→ WORK REQUIRED:
Emit the entire listing verbatim.

→ DATA BLOCK:
########################################

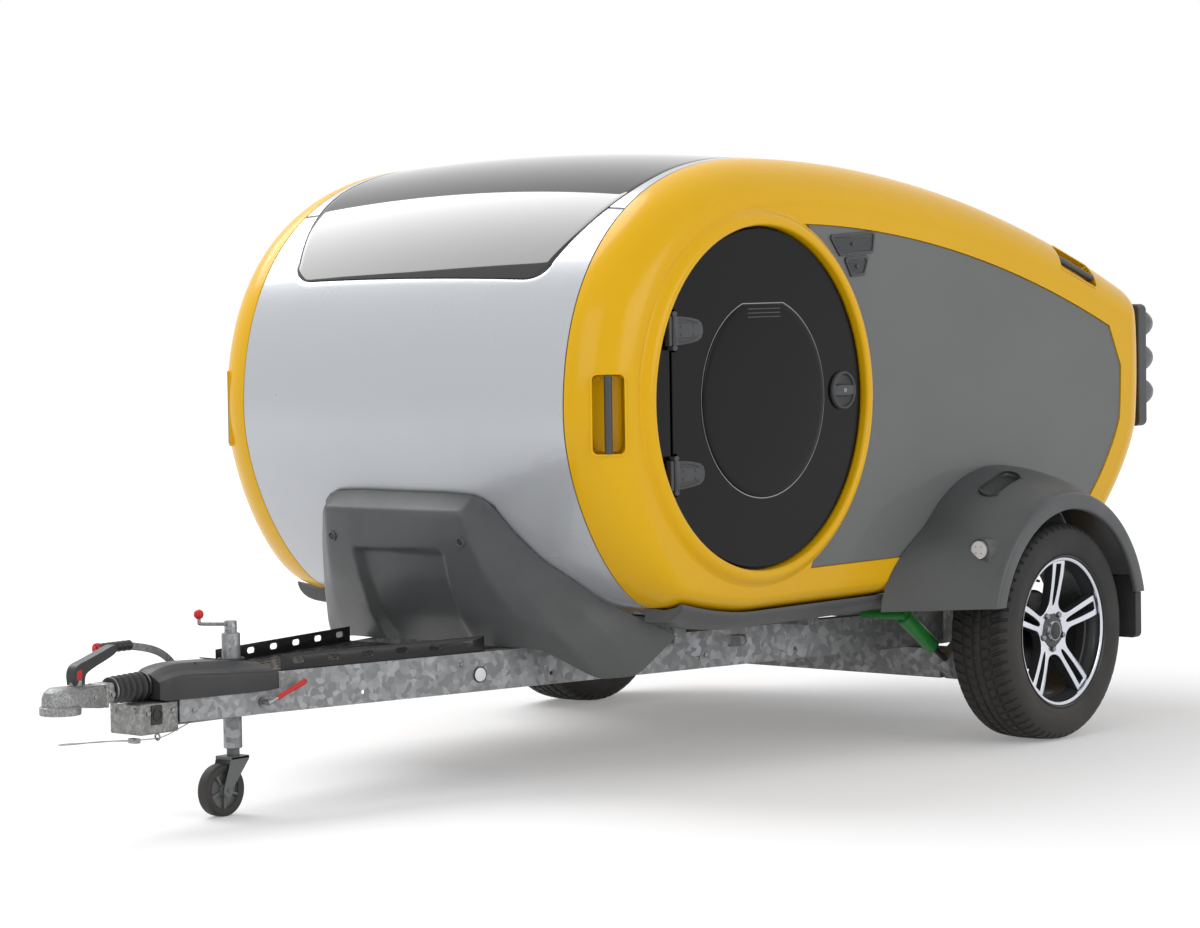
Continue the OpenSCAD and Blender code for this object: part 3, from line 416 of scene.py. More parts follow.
def cut(piece, cutter, sharp=32):
    """Cuts the cutter out of a piece."""
    modifier = piece.modifiers.new("cut", "BOOLEAN")
    modifier.operation = "DIFFERENCE"
    modifier.solver = "MANIFOLD"
    modifier.object = cutter
    settled(piece)
    bpy.data.objects.remove(cutter)
    if not any(piece.data.materials):
        piece.data.materials.clear()
    return smooth(piece, sharp)


def mirrored(piece, name):
    """Copy of a piece on the other side of the vehicle."""
    twin = piece.copy()
    twin.data = piece.data.copy()
    twin.name = name
    twin.data.name = name
    bpy.context.collection.objects.link(twin)
    return flipped(twin)


def joined(name, parts):
    """One piece made of several, each with its own materials."""
    for part in parts:
        settled(part)
    with bpy.context.temp_override(active_object=parts[0], object=parts[0], selected_objects=parts,
            selected_editable_objects=parts):
        bpy.ops.object.join()
    parts[0].name = name
    parts[0].data.name = name
    return parts[0]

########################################

→ EXERCISE OUTPUT:
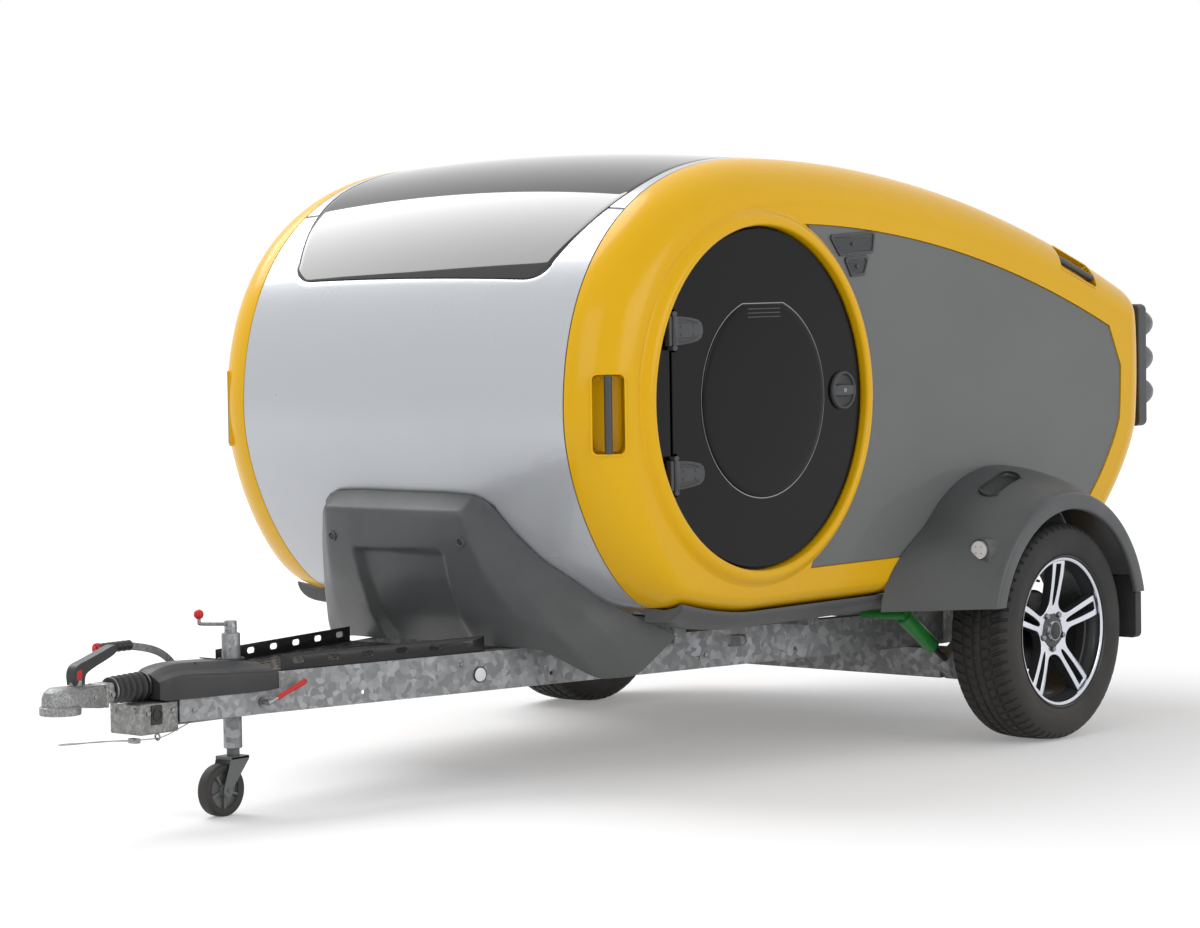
Continue the OpenSCAD and Blender code for this object: part 3, from line 416 of scene.py. More parts follow.
def cut(piece, cutter, sharp=32):
    """Cuts the cutter out of a piece."""
    modifier = piece.modifiers.new("cut", "BOOLEAN")
    modifier.operation = "DIFFERENCE"
    modifier.solver = "MANIFOLD"
    modifier.object = cutter
    settled(piece)
    bpy.data.objects.remove(cutter)
    if not any(piece.data.materials):
        piece.data.materials.clear()
    return smooth(piece, sharp)


def mirrored(piece, name):
    """Copy of a piece on the other side of the vehicle."""
    twin = piece.copy()
    twin.data = piece.data.copy()
    twin.name = name
    twin.data.name = name
    bpy.context.collection.objects.link(twin)
    return flipped(twin)


def joined(name, parts):
    """One piece made of several, each with its own materials."""
    for part in parts:
        settled(part)
    with bpy.context.temp_override(active_object=parts[0], object=parts[0], selected_objects=parts,
            selected_editable_objects=parts):
        bpy.ops.object.join()
    parts[0].name = name
    parts[0].data.name = name
    return parts[0]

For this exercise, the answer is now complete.